Here’s how two flights to the Netherlands could have helped Omicron spread.
The hundreds of passengers traveling from South Africa to Amsterdam on Friday, on flight KL592, came armed with paperwork proving their eligibility to fly. Check-in agents sifted through a bewildering assortment of requirements determined by final destination.
But while the flight was en route, and the passengers slept or watched their screens, everything changed on the ground.
Panic about the new Omicron variant that had been discovered in southern Africa prompted countries to close their borders. The arrivals descended into a new post-Omicron reality, and it was a hellish one, with hours spent breathing stale air as their planes sat on the tarmac, then fighting exhaustion in crammed waiting rooms, awaiting swab results in close quarters with fellow travelers who would turn out to be infected with the new and possibly more dangerous variant.
“We were in the same place, the same room,” said one passenger, Jan Mezek, 39, a laboratory technician whose company services swab-test machines and who was returning from a two-week work trip to his home in Prague. “I felt like a pig in a pen,” he said, adding: “They were completely spreading the virus around us.”
Of the more than 60 people on that and another KLM flight from South Africa who tested positive for the virus, at least 14 had Omicron, according to Dutch officials. The Dutch authorities have quarantined them while requiring the hundreds who showed negative results from the PCR test administered at the airport to go home or board connecting flights to their final destinations.

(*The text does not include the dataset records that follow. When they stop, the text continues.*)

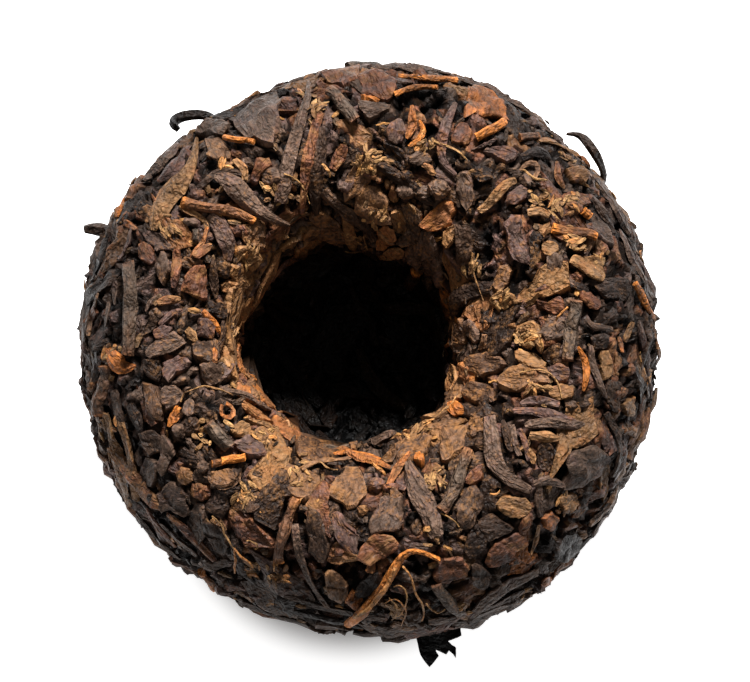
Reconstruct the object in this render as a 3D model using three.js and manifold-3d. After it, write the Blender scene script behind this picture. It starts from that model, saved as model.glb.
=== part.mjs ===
// A bowl-shaped cake of compressed ripe tea. Steamed leaves, stems and buds were pressed in a cloth into
// a thick round cake with a deep hollow, which lies here on its dome with the hollow upwards.
// Millimetres, +Z up. The origin is the middle of the small flat spot that the cake rests on.
import * as THREE from "three";
import { mergeVertices } from "three/addons/utils/BufferGeometryUtils.js";
import Module from "manifold-3d";

// ---- Driving dimensions ----

const CAKE = {
  radius: 40.2, // at its widest, the equator
  height: 40.8, // from the flat spot to the crest of the rim
  footRadius: 12, // the flat spot
  equatorHeight: 26,
  crestRadius: 27.5, // the top of the rim, where the shoulder turns into the lip
  throatRadius: 14.8, // the narrow, upright part of the hollow
  throatHeight: 28,
  hollowFloor: 10, // the thickness of tea left under the hollow
  hollowRoundness: 0.7, // 1 is a round bowl, and less is a hollow with straighter sides
  hollowShift: -3, // the hollow was pressed off centre, along X
};
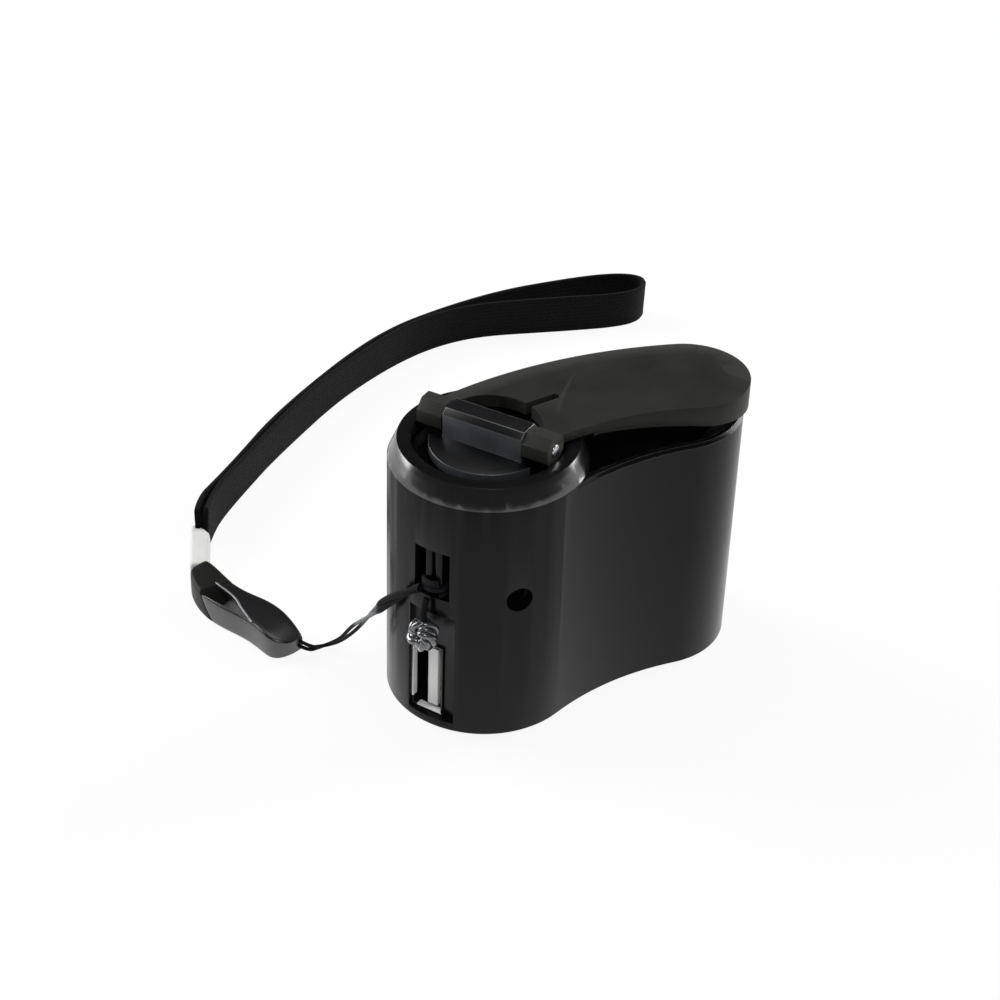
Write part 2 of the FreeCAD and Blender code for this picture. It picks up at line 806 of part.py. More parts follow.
def drive_gear():
    phase = heading(hub_centre, first_idler_place)
    solid = gear(drive_teeth, phase, top_layer, hub_centre)
    web = tube(pitch_radius(drive_teeth) - drive_rim_width, hub_shaft_radius + drive_boss_width,
               drive_gear_top - drive_web_depth, drive_gear_top)
    bore = rod(hub_shaft_radius + fit_gap, top_layer, drive_gear_top)
    flats = hub_shaft_flat + fit_gap
    bore = bore.common(block(-flats, flats, -hub_radius, hub_radius, top_layer, drive_gear_top))
    return solid.cut(web).cut(bore)


def idler(pinion_teeth, pinion_layer, pinion_phase, wheel_teeth, wheel_layer, wheel_phase, place):
    solid = gear(pinion_teeth, pinion_phase, pinion_layer, place)
    solid = solid.fuse(gear(wheel_teeth, wheel_phase, wheel_layer, place))
    solid = solid.fuse(rod(idler_hub_radius, wheel_layer, pinion_layer, place))
    return solid.cut(rod(idler_shaft_radius + running_gap, wheel_layer, pinion_layer + gear_width, place))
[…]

“They went around the world, who knows where,” said Fabrizio Pregliasco, a prominent Italian virologist at the University of Milan. He said that all the passengers should have been quarantined or isolated and monitored closely for seven to 10 days, especially because they could have caught the virus on the flight and tested negative as it incubated.
“If this variant is very contagious, this flight is an explosive bomb,” Dr. Pregliasco said.